Japanese handball player

Kosuke Yasuhira (安平 光佑, Yasuhira Kōsuke; born 29 June 2000) is a Japanese professional handballer who plays as a centre back for Kuwaiti club Burgan SC and Japan national team.

He is known for his speed, vision, playmaking ability, and creativity, earning nicknames such as "Sonic" and "Samurai" during his time with RK Vardar in North Macedonia.
== Early life and education ==
Yasuhira was born in Himi, Toyama Prefecture, a region known for its strong handball culture. He attended Himi City Nishijo Junior High School and Himi High School, where he contributed to a rare high school triple crown: winning the National High School Handball Selection Tournament (Senbatsu), the Inter-High School Athletic Meeting, and the National Sports Festival handball competition during his senior year.

After high school, he enrolled at Nippon Sport Science University but dropped out to pursue a professional career abroad. His brother also played handball, which influenced his start in the sport.
==Club career==
In 2020, during his first year at university, Yasuhira traveled to Germany and joined the THW Kiel U-23 team.
===USAM Nîmes Gard: 2021–2022===
Following his time in Germany, Yasuhira signed his first professional contract with French club USAM Nîmes Gard in the Starligue (LNH Division 1).

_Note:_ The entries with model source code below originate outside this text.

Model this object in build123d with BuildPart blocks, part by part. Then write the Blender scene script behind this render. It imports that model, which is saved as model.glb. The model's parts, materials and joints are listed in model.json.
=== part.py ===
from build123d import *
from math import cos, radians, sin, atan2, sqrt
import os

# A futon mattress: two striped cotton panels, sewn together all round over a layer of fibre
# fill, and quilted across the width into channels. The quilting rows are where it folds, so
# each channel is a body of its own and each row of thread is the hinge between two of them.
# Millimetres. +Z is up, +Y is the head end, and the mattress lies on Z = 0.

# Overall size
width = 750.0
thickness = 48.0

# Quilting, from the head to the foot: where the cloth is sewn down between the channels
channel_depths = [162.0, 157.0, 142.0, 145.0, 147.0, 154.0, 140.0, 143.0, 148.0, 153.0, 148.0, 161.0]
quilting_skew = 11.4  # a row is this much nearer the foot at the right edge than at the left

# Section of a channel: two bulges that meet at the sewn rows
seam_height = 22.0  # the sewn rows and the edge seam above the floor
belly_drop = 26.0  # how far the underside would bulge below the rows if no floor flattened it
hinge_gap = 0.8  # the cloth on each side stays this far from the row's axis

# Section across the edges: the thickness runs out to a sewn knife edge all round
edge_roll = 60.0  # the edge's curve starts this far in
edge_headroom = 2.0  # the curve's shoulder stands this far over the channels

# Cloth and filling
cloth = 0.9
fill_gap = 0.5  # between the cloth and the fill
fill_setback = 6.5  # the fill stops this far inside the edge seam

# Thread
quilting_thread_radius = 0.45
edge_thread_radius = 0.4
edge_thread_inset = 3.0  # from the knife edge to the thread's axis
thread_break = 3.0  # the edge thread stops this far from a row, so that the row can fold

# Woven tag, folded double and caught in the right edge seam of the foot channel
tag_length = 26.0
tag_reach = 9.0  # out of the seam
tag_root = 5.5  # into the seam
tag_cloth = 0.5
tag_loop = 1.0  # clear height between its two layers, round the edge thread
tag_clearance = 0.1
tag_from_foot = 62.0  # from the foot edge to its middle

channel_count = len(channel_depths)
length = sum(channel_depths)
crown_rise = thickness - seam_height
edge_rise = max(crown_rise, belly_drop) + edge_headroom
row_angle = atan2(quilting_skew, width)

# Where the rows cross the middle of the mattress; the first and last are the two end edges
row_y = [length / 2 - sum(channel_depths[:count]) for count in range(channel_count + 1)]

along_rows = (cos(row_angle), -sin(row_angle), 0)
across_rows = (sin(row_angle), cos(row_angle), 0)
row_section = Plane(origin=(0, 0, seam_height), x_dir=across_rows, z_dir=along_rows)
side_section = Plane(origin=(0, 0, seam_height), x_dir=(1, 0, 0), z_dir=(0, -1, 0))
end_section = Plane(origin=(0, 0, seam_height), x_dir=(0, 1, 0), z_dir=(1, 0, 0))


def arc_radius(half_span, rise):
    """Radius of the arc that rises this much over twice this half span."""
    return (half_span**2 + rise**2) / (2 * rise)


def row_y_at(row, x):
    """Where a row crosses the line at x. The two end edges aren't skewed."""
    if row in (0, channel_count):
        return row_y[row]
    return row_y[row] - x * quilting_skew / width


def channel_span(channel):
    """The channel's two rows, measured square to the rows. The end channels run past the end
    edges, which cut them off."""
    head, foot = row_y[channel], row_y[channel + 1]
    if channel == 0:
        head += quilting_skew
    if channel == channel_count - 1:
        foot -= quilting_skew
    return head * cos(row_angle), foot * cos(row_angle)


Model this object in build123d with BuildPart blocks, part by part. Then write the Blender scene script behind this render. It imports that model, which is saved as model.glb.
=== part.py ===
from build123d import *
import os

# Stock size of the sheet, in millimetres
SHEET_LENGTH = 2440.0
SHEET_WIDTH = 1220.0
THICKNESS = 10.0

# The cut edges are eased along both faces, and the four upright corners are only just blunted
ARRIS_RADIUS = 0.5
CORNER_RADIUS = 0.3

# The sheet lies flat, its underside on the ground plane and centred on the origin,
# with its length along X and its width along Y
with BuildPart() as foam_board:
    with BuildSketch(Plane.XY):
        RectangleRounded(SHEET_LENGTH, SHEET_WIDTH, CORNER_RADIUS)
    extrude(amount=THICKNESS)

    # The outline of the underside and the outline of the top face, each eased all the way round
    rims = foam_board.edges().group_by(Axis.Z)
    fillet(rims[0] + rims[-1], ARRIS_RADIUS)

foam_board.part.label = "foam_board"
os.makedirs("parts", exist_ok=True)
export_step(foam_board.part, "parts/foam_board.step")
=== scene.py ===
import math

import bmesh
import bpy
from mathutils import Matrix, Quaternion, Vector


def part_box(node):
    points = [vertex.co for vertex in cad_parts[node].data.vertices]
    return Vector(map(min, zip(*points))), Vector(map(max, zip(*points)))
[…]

In the 2021–22 season, he made 19 appearances and scored 23 goals.

===Orlen Wisła Płock: 2022–2024===
In August 2022, he joined Polish top club Wisła Płock. During the 2022–23 season, Yasuhira made history by becoming the first Japanese male player to score a goal in the EHF Champions League. He contributed in both domestic and European competitions, scoring 39 goals in 26 Polish league matches.
===RK Vardar 1961: 2023–2024===
For the 2023–24 season, he was loaned to Macedonian giants RK Vardar 1961. Wearing number 13, Yasuhira became a fan favourite and earned the nickname "Samurai" for his tenacity and skill. His performances in the Macedonian league and European competitions further boosted his reputation as a creative playmaker.
===Burgan SC: 2024–present===
In summer 2024, Yasuhira joined Burgan SC on a permanent transfer after the Kuwaiti Handball Premier League club acquired his remaining contractual rights from Wisła Płock. He quickly established himself as a key player in the Asian competitive scene.

In June 2026, he was instrumental in Burgan SC winning their first Asian Men's Club League Handball Championship. Yasuhira's standout performances throughout the tournament earned him the MVP award.

==International career==
In July 2018, he represented Japan at the U-22 East Asian Championship, where the team finished as runners-up. Later that year, he competed at the 2018 Asian Men's Youth Handball Championship with the Japan U-19 national team, again finishing as runners-up. In the next year, he represented them at the 2019 Men's Youth World Handball Championship, where the team finished ninth.

He received his first call-up to the senior Japan national team in December 2022 and made his international debut on 6 January 2023 against Switzerland at the Yellow Cup in Winterthur, scoring four goals. In October 2023, he played a key role in helping Japan qualify for the 2024 Summer Olympics, securing the nation's first Olympic berth through the Asian qualifiers in 36 years. In April 2024, he was awarded the Abe Prize by the city of Himi. Despite the team's early exit at the olympics, he recorded 30 goals and 26 assists in five appearances. His 26 assists were the highest total among all players during the preliminary round.